I have many friends and acquaintances here in red-state Georgia who are staunch conservatives and right-wingers, yet who are also well educated, intelligent, informed, and compassionate, kind and generous in their personal lives.  And they look at me and wonder how I can be so well educated, intelligent, informed, and c., k., and g., and not see things their way.  Why, we both wonder, doesn't the other "get it?" 

I've bought this question up to some of my liberal, Democratic friends, and they usually can't even buy into the premise of the question - that some conservatives can be intelligent and compassionate.  I usually don't even get the question out to my right-wing friends before they're already objecting to the very premise of the question.  

Then, meanwhile, back at the zendo, my study of the dharma has been focused on what the Buddha called samskara, the link between ignorance and consciousness in the Chain of Dependent Origination, a term that has usually been translated as "mental formations" or "constructs," but can also mean perceptional filters, habitual attitudes, memory, and prejudices.  It's what has been referred to as "schema," a preset conception of the way of things, through which we perceive the world around us.  

The interesting thing about this, and its relevance to the discussion above, is that the Buddha placed samskara between ignorance and consciousness; this is, it arises without our knowing or realizing it, and it colors and shapes our consciousness.  It would be as impossible for the conscious mind to directly perceive our own samskara as it would be for us to see the eye through which we view the world, although we can clearly see it at work in others.  It is created in our pre-conscious mind and by the time consciousness arises, it has already been shaped and formed through the filter of samskara.  It is, in the words of Red Pine, all the things from the past that provide us with a prefabricated set of guidelines with which to perceive and deal with the world as we experience it in the present.

So the very way we perceive things - from the world immediately in front of us right now to the world brought into our living rooms by the media, from The President of the United States of America to his generals and his political party, from the needy and the so-called 47%  to the wealthy and the so-called 1%, - has nothing directly to so with our intelligence, education, compassion, etc., but with the filters we've picked up in our lives through our past experiences, what we've heard, what we've seen, even what we've dreamed.  These filters cause one person to see a homeless victim of neglect and abuse reduced to begging on the street, and another to see a lazy, unmotivated opportunist wanting others to pay for his mistakes.  It's like some of us are wearing red-tinted sunglasses and other are wearing blue-tinted sunglasses, and we can't understand why we can't agree on the color of white paper.

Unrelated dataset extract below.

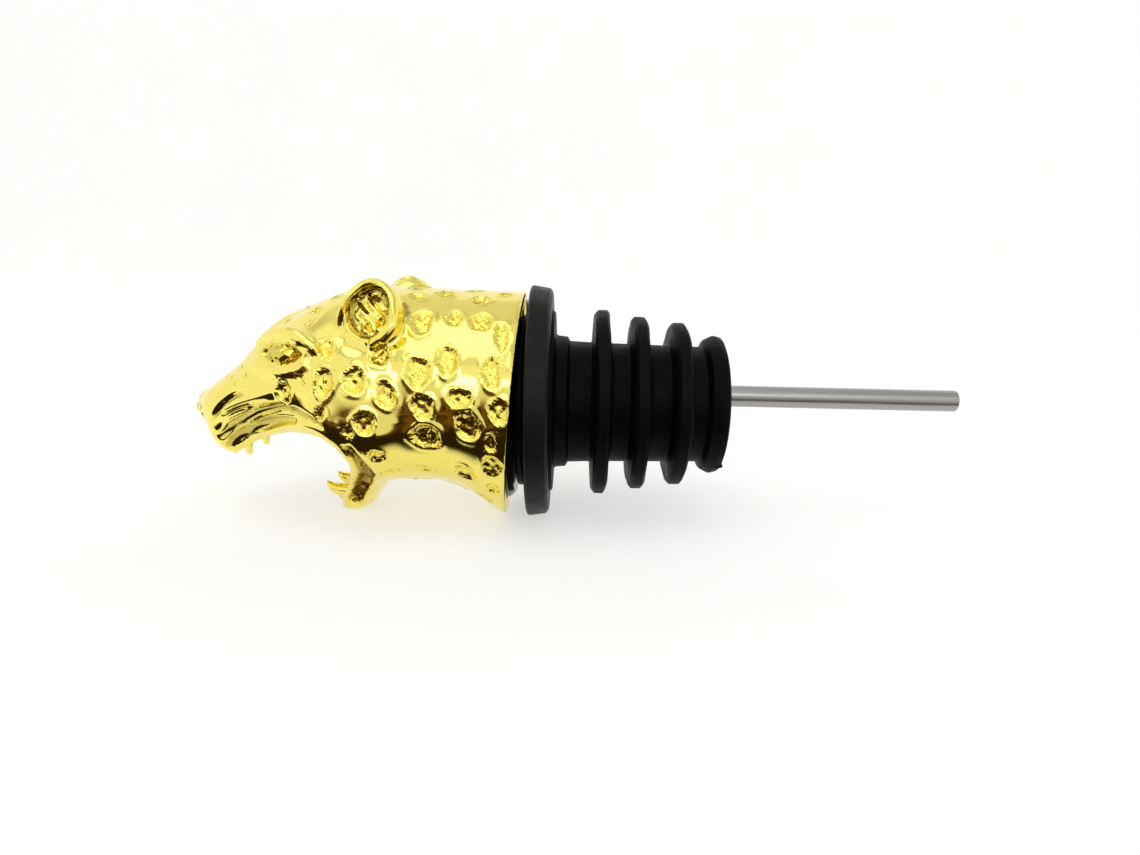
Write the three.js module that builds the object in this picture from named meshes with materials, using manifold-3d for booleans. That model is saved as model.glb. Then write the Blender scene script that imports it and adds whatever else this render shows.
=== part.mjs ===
// Liquor pour spout with a leopard head, lying on a table with its crown up.
// Sizes are millimetres. X runs from the nose (-X) to the tip of the air tube (+X), Z is up.
// Pieces are drawn about the stopper's axis, with x = 0 on the face that sits on the bottle's lip.
import * as THREE from "three";
import { mergeVertices, toCreasedNormals } from "three/addons/utils/BufferGeometryUtils.js";
import Module from "manifold-3d";

const wasm = await Module();
wasm.setup();

// Overall placing: the axis height above the table and the shift that centres the footprint.
const AXIS_HEIGHT = 16.22;
const CENTRE_SHIFT = -3.75;

// Clearances
const GAP = 0.3;

// Flange washer
const WASHER_R = 16.2;
const WASHER_REAR_R = 15.7;
const WASHER_THICK = 3.0;
const WASHER_RECESS_R = 13.0;
const WASHER_RECESS_DEPTH = 0.9;

// Spigot of the plug, and the bores that run on it
const SPIGOT_R = 5.0;
const SPIGOT_END = 19.5;
const SPIGOT_BORE_R = 3.8;
const SLEEVE_BORE_R = SPIGOT_R + GAP;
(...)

Liberals are not necessarily dumb and conservatives aren't necessarily smart, and vice versa, although it often appears that way to each other.  The faculty of intelligence has nothing to do with it.  One side isn't necessarily generous and the other selfish, although it often appears that way to each other.  The faculty of compassion has nothing to do with it.  But different upbringings, different life experiences, different information, and, yes, different news and media outlets fabricate the filters through which we perceive things.  And some of the people who perceive things one way are intelligent and others not, some of the people who perceive things the other way are compassionate and others not, but these attributes arise after consciousness is formed and thus can be perceived and studied and understood (or misunderstood).  Samskara, those filters, templates, and schema through which we perceive, are pre-conscious and thus outside of our knowing.

The practical lesson is this is not to look at those who see things differently and conclude, "Well, they can't help it.  Their view is irrevocably affected by their perception," but to realize that your view is also just as irrevocably affected, and that it's therefore pointless to try and argue about who is right and who is wrong.      

So what, exactly, does all this have to do with General Patraeus again?  Well, nothing directly, but as the Kiefer Sutherland character in A Few Good Men observed,  it's always entertaining when we get to cut into an officer or two.